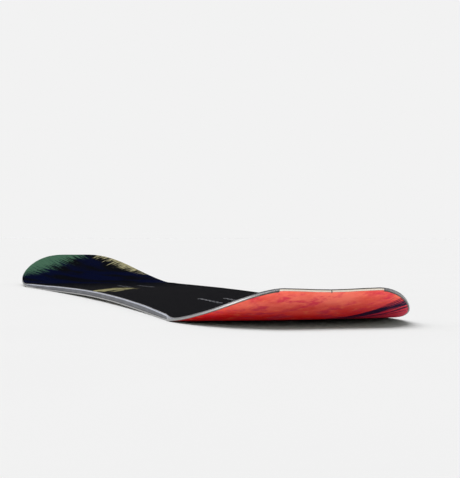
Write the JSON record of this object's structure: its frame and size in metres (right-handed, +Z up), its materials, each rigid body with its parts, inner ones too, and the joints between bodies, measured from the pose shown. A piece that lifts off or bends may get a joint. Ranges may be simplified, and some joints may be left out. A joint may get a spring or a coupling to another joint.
{
  "type": "snowboard",
  "caption": "Directional camber snowboard with a long rounded nose, a short blunt tail, steel edges, wood core and threaded binding inserts.",
  "frame": {"origin": "under the middle of the overall length, on the centreline, at the level the board rests on", "axes": "+X towards the nose, +Y to the left side seen from above looking at the nose, +Z up, square to the deck"},
  "size_m": [1.59, 0.3014, 0.062],
  "materials": {
    "topsheet": "satin printed topsheet",
    "base": "ground running base",
    "edge_steel": "ground",
    "sidewall": "milled",
    "guard": "milled",
    "laminate": "resin and glass fibre",
    "core_wood": "planed",
    "core_hardwood": "planed",
    "spacer": "smooth",
    "rubber": "matt foil",
    "insert_steel": "turned stainless",
    "insert_backing": "resin and glass fibre"
  },
  "bodies": {
    "root": {"base_sheet": "base", "bottom_glass": "laminate", "core_centre": "core_wood", "core_inner_left": "core_wood", "core_inner_right": "core_wood", "core_middle_left": "core_wood", "core_middle_right": "core_wood", "core_outer_left": "core_hardwood", "core_outer_right": "core_hardwood", "edge_damping_left": "rubber", "edge_damping_right": "rubber", "insert_backing_front": "insert_backing", "insert_backing_rear": "insert_backing", "insert_front_left_1": "insert_steel", "insert_front_left_2": "insert_steel", "insert_front_left_3": "insert_steel", "insert_front_left_4": "insert_steel", "insert_front_left_5": "insert_steel", "insert_front_left_6": "insert_steel", "insert_front_right_1": "insert_steel", "insert_front_right_2": "insert_steel", "insert_front_right_3": "insert_steel", "insert_front_right_4": "insert_steel", "insert_front_right_5": "insert_steel", "insert_front_right_6": "insert_steel", "insert_rear_left_1": "insert_steel", "insert_rear_left_2": "insert_steel", "insert_rear_left_3": "insert_steel", "insert_rear_left_4": "insert_steel", "insert_rear_left_5": "insert_steel", "insert_rear_left_6": "insert_steel", "insert_rear_right_1": "insert_steel", "insert_rear_right_2": "insert_steel", "insert_rear_right_3": "insert_steel", "insert_rear_right_4": "insert_steel", "insert_rear_right_5": "insert_steel", "insert_rear_right_6": "insert_steel", "nose_guard_left": "guard", "nose_guard_right": "guard", "nose_rim_left": "sidewall", "nose_rim_right": "sidewall", "nose_spacer": "spacer", "sidewall_left": "sidewall", "sidewall_right": "sidewall", "steel_edge_left": "edge_steel", "steel_edge_right": "edge_steel", "tail_guard_left": "guard", "tail_guard_right": "guard", "tail_rim_left": "sidewall", "tail_rim_right": "sidewall", "tail_spacer": "spacer", "top_glass": "laminate", "topsheet": "topsheet"}
  },
  "joints": []
}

Exercise instructions >>
Make an exact copy of every line in the data.

Response to this task >>
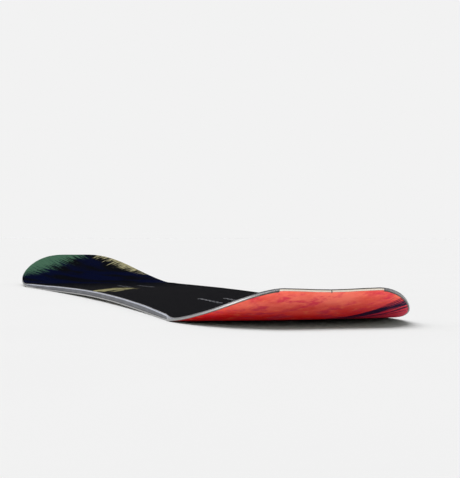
Write the JSON record of this object's structure: its frame and size in metres (right-handed, +Z up), its materials, each rigid body with its parts, inner ones too, and the joints between bodies, measured from the pose shown. A piece that lifts off or bends may get a joint. Ranges may be simplified, and some joints may be left out. A joint may get a spring or a coupling to another joint.
{
  "type": "snowboard",
  "caption": "Directional camber snowboard with a long rounded nose, a short blunt tail, steel edges, wood core and threaded binding inserts.",
  "frame": {"origin": "under the middle of the overall length, on the centreline, at the level the board rests on", "axes": "+X towards the nose, +Y to the left side seen from above looking at the nose, +Z up, square to the deck"},
  "size_m": [1.59, 0.3014, 0.062],
  "materials": {
    "topsheet": "satin printed topsheet",
    "base": "ground running base",
    "edge_steel": "ground",
    "sidewall": "milled",
    "guard": "milled",
    "laminate": "resin and glass fibre",
    "core_wood": "planed",
    "core_hardwood": "planed",
    "spacer": "smooth",
    "rubber": "matt foil",
    "insert_steel": "turned stainless",
    "insert_backing": "resin and glass fibre"
  },
  "bodies": {
    "root": {"base_sheet": "base", "bottom_glass": "laminate", "core_centre": "core_wood", "core_inner_left": "core_wood", "core_inner_right": "core_wood", "core_middle_left": "core_wood", "core_middle_right": "core_wood", "core_outer_left": "core_hardwood", "core_outer_right": "core_hardwood", "edge_damping_left": "rubber", "edge_damping_right": "rubber", "insert_backing_front": "insert_backing", "insert_backing_rear": "insert_backing", "insert_front_left_1": "insert_steel", "insert_front_left_2": "insert_steel", "insert_front_left_3": "insert_steel", "insert_front_left_4": "insert_steel", "insert_front_left_5": "insert_steel", "insert_front_left_6": "insert_steel", "insert_front_right_1": "insert_steel", "insert_front_right_2": "insert_steel", "insert_front_right_3": "insert_steel", "insert_front_right_4": "insert_steel", "insert_front_right_5": "insert_steel", "insert_front_right_6": "insert_steel", "insert_rear_left_1": "insert_steel", "insert_rear_left_2": "insert_steel", "insert_rear_left_3": "insert_steel", "insert_rear_left_4": "insert_steel", "insert_rear_left_5": "insert_steel", "insert_rear_left_6": "insert_steel", "insert_rear_right_1": "insert_steel", "insert_rear_right_2": "insert_steel", "insert_rear_right_3": "insert_steel", "insert_rear_right_4": "insert_steel", "insert_rear_right_5": "insert_steel", "insert_rear_right_6": "insert_steel", "nose_guard_left": "guard", "nose_guard_right": "guard", "nose_rim_left": "sidewall", "nose_rim_right": "sidewall", "nose_spacer": "spacer", "sidewall_left": "sidewall", "sidewall_right": "sidewall", "steel_edge_left": "edge_steel", "steel_edge_right": "edge_steel", "tail_guard_left": "guard", "tail_guard_right": "guard", "tail_rim_left": "sidewall", "tail_rim_right": "sidewall", "tail_spacer": "spacer", "top_glass": "laminate", "topsheet": "topsheet"}
  },
  "joints": []
}